至于郁金誠和錦逸兩個初來苗寨的苗家女婿,可就是一碗一碗的被敬酒,好在都是自家釀的糯米酒,香香甜甜卻不醉人,小魚好幾次都看着錦逸入鄉随俗的一大碗一大碗的幹,實在坐不住了,走了過去對他說:“你少喝點兒,這酒看着好喝,但是後勁可大了。”
經過這一段時間的相處,慕小魚已經完全接受這個丈夫的存在了,人心都是有血有肉的,縱使一開始,他對她來說隻是個陌生人,可是那無微不至的關心和體貼,讓小魚很感動。
在大街上,他可以蹲下來給她系鞋帶,有事需要去花城,不管再晚,也會回來陪她入睡。正常下班的時候,會做她愛吃的食物,陪她散步,跟她一起陪肚子裏的胎寶寶做胎教,還報名了一個準爸爸培訓班,去學習怎樣照顧懷孕的妻子,很多時候,看着他這麽忙,小魚都說沒有必要,他總是說:工作賺錢是爲了養活妻兒,但是如果因爲工作而忽略了陪老婆,就是得不償失了。
對于小魚的關心,錦逸總是很受用,當還有人來敬酒的時候,他都婉拒了,說一會喝多了沒辦法照顧妻子了,烏基朗達對于這個孫女婿,也很滿意。
酒足飯飽後,人們三三兩兩的散去,還有幾個女人想留下來和慕蓮說說話,也被烏基朗達拒絕了,讓她們先回去,說現在有正事商量,讓她們晚上再過來,之前慕蓮就和他說了,小魚的身體出了點問題,想回來讓他給看看。
院子裏的大門關上,堂屋裏就剩下郁家四口和烏基朗達一家三口,他的妻子寶喋裏和大兒子木基吉。
“小蓮,你說郁寶身體出了問題,到底是怎麽了?我看着都還挺好啊?”烏基朗達一邊說着,一邊把手指搭上小魚的手腕。
“舅舅,小郁失憶了七年。”
聽到這裏,烏基朗達更加仔細的診脈,可是依舊沒有任何異常:“什麽時候開始的?”
“大概今年二月底,她在我媽家暈倒了,然後一直找不出原因,後來又到英國,依舊沒找出原因,當時發現她可能懷孕了,所以就沒敢動用CT那些檢查頭部。”

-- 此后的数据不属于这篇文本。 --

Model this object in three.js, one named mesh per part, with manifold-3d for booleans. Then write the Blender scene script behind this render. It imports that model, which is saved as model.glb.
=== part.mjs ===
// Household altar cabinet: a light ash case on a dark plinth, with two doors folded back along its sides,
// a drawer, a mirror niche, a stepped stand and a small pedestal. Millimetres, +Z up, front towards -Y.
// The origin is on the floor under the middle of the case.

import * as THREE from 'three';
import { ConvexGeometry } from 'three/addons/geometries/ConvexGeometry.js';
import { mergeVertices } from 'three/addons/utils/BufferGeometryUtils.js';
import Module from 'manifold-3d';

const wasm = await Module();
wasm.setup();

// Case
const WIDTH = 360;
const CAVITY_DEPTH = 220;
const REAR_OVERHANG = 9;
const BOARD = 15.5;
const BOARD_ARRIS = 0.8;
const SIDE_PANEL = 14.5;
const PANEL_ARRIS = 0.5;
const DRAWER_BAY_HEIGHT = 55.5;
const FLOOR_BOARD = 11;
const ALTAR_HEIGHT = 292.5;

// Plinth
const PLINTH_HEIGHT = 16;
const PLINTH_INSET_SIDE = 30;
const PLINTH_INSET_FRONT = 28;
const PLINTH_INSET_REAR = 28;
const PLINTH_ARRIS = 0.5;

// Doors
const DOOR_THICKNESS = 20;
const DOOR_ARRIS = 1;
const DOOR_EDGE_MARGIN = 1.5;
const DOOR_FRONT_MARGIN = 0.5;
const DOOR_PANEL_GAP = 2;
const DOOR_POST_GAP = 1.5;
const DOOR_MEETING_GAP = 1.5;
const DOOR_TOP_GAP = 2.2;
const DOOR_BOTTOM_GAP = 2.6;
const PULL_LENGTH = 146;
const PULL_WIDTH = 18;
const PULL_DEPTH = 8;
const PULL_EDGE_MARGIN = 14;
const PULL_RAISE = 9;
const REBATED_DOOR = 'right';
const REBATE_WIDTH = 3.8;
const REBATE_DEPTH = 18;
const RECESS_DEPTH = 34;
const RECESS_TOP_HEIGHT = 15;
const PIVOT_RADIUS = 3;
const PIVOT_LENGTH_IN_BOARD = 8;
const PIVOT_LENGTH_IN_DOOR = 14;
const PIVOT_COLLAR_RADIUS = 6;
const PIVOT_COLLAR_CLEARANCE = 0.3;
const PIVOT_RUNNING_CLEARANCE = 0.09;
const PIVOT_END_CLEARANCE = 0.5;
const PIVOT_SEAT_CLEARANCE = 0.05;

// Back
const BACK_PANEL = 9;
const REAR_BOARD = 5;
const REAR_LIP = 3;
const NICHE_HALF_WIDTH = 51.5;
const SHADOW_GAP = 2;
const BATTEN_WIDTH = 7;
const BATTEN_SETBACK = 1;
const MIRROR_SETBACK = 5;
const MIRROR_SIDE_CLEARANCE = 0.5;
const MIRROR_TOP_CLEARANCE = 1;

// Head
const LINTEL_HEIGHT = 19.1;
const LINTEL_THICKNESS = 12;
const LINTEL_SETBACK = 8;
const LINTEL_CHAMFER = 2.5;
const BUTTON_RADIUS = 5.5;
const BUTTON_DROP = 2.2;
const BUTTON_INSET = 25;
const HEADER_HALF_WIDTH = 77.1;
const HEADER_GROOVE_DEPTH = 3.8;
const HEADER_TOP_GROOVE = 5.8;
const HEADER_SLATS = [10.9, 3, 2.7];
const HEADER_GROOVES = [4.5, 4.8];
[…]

聽着媽媽和舅外公的對話,慕小魚也一臉緊張的看着他們,其實她真的好想想起以前的事,錦逸經常和她說,他們以前是如何如何的相愛,可是她一點印象也沒有,這種感覺非常不好。
“那後來她怎麽醒來的?”
“她昏迷三天後,我和金城回了趟華國,兩天後再回去看她,就醒了,媽說全程就給她輸過葡萄糖,沒有做過任何治療,自然而然就醒了,可是醒來她就問我,怎麽還沒陪她去花城上大學,會不會耽誤了報道的時間。很快我們就确定她隻記得17歲之前的事了。”
烏基朗達沉思着摸了摸胡子:“你來找我,是不是覺得……?”
慕蓮點了點頭,烏基朗達又看向錦逸,問到:“小子,問你些問題,你要說實話。”